Driven by massive corporate ESG (Environmental, Social, and Governance) initiatives, as well as aggressive pushback from large industrial end-users who were tired of throwing away perfectly good webbing, the industry is quietly reversing course. We are now seeing the introduction of OEM (Original Equipment Manufacturer) authorized repair programs.

Instead of throwing the whole harness away, companies can now send the harness back to the manufacturer or an authorized third-party facility to have the specific failed component replaced. If a friction buckle snaps, a certified technician can unbraid the webbing, install a new buckle using the exact same heavy-duty box-stitching pattern used in the factory, and return the harness to service. The manufacturer re-certifies the harness, slaps a new tag on it, and assumes the liability.
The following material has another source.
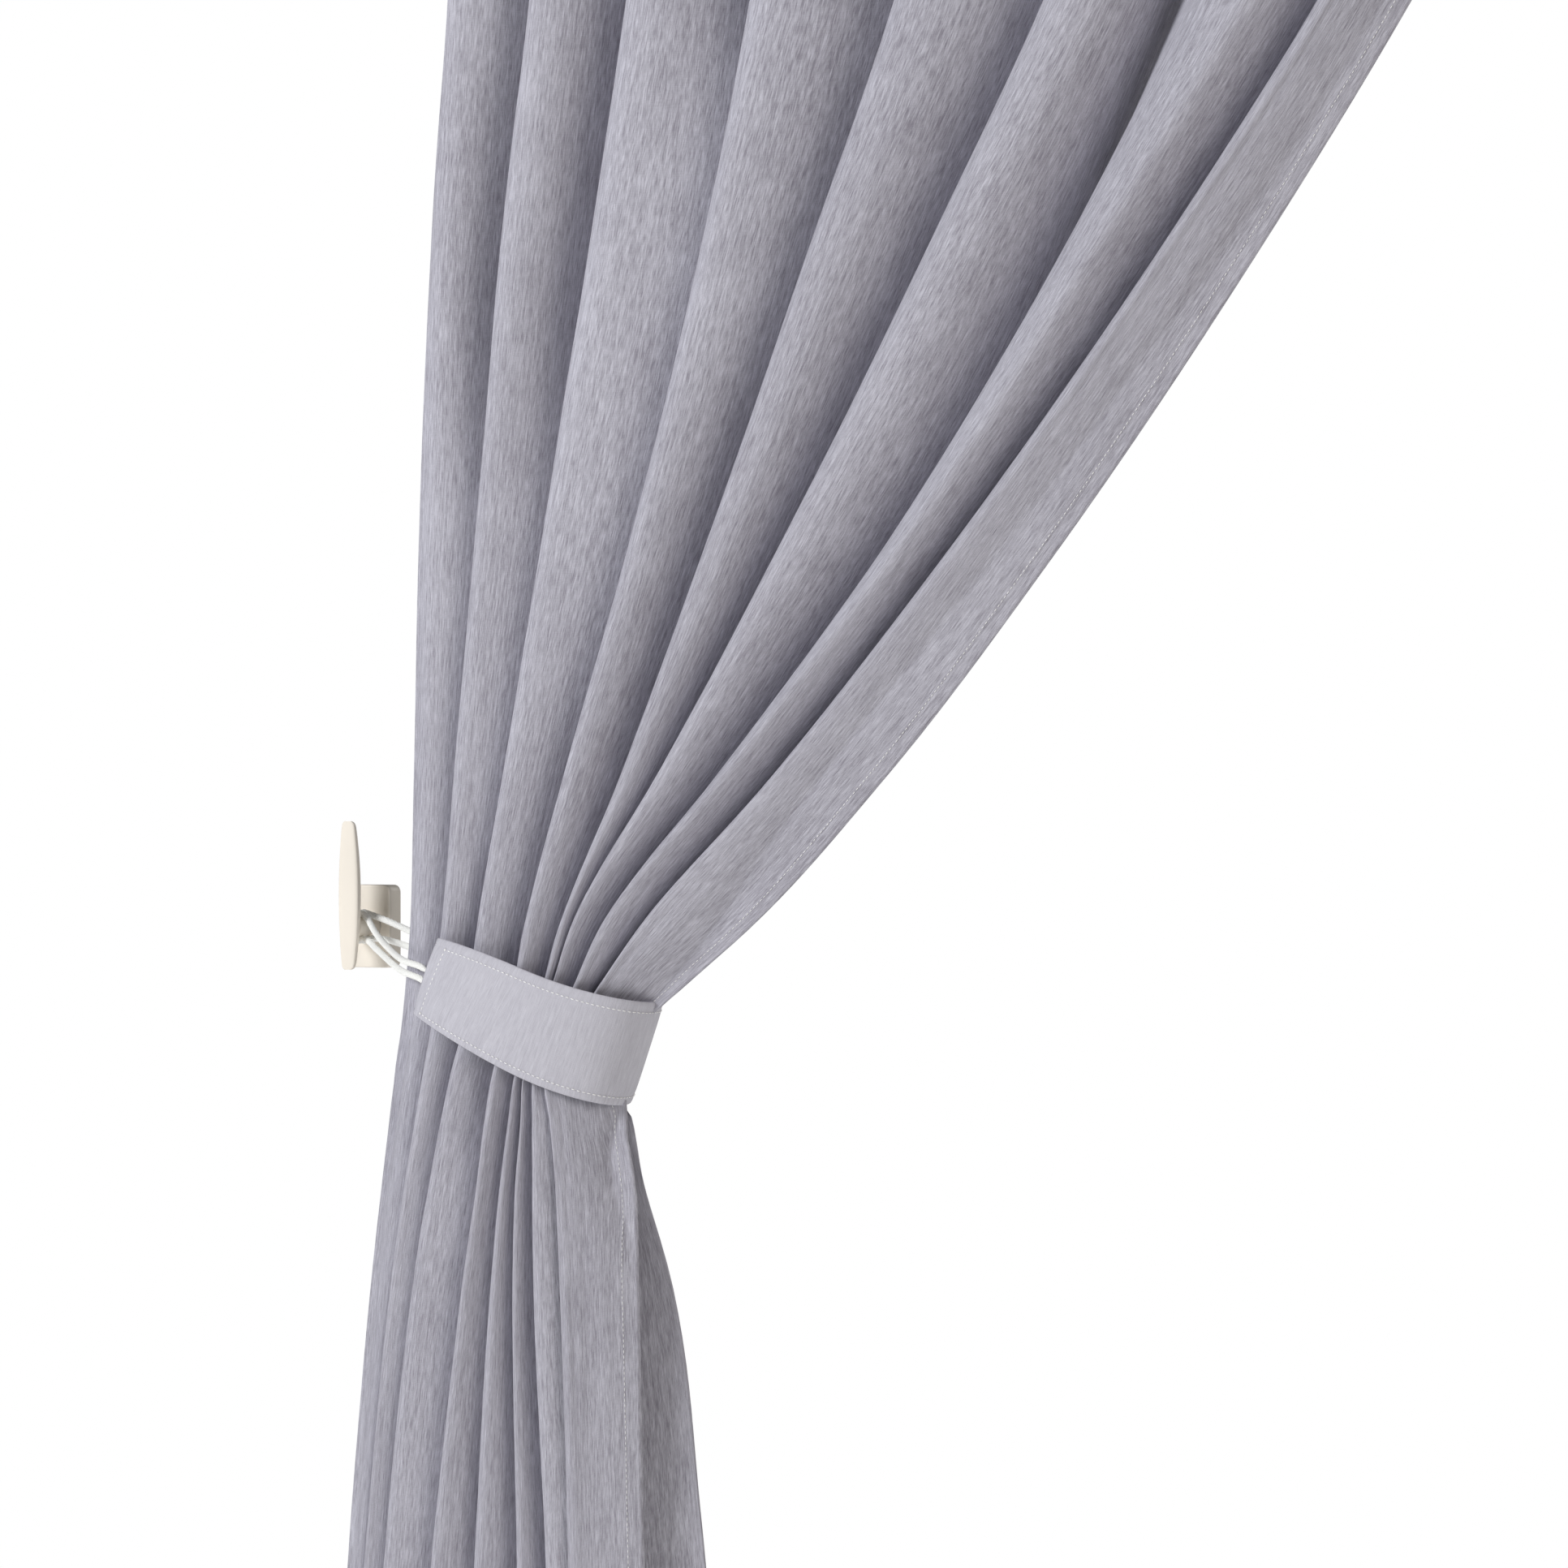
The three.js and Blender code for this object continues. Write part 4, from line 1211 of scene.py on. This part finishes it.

This shift is sending a massive ripple through how procurement departments budget for safety gear. It is changing the math of total cost of ownership. A large construction firm might go from buying fifty new harnesses a year to only buying ten, while paying a fraction of that cost to have forty repaired. However, it is also forcing safety managers to draw a very strict line in the sand. DIY harness repair is still strictly forbidden. If a worker tries to sew a buckle back on with a heavy-duty sewing needle and some thread from a hardware store, that harness is instantly compromised and must be destroyed. The repair *must* be documented and performed by the certified entity. The "right to repair" is here for safety gear, but it comes with a mountain of paperwork.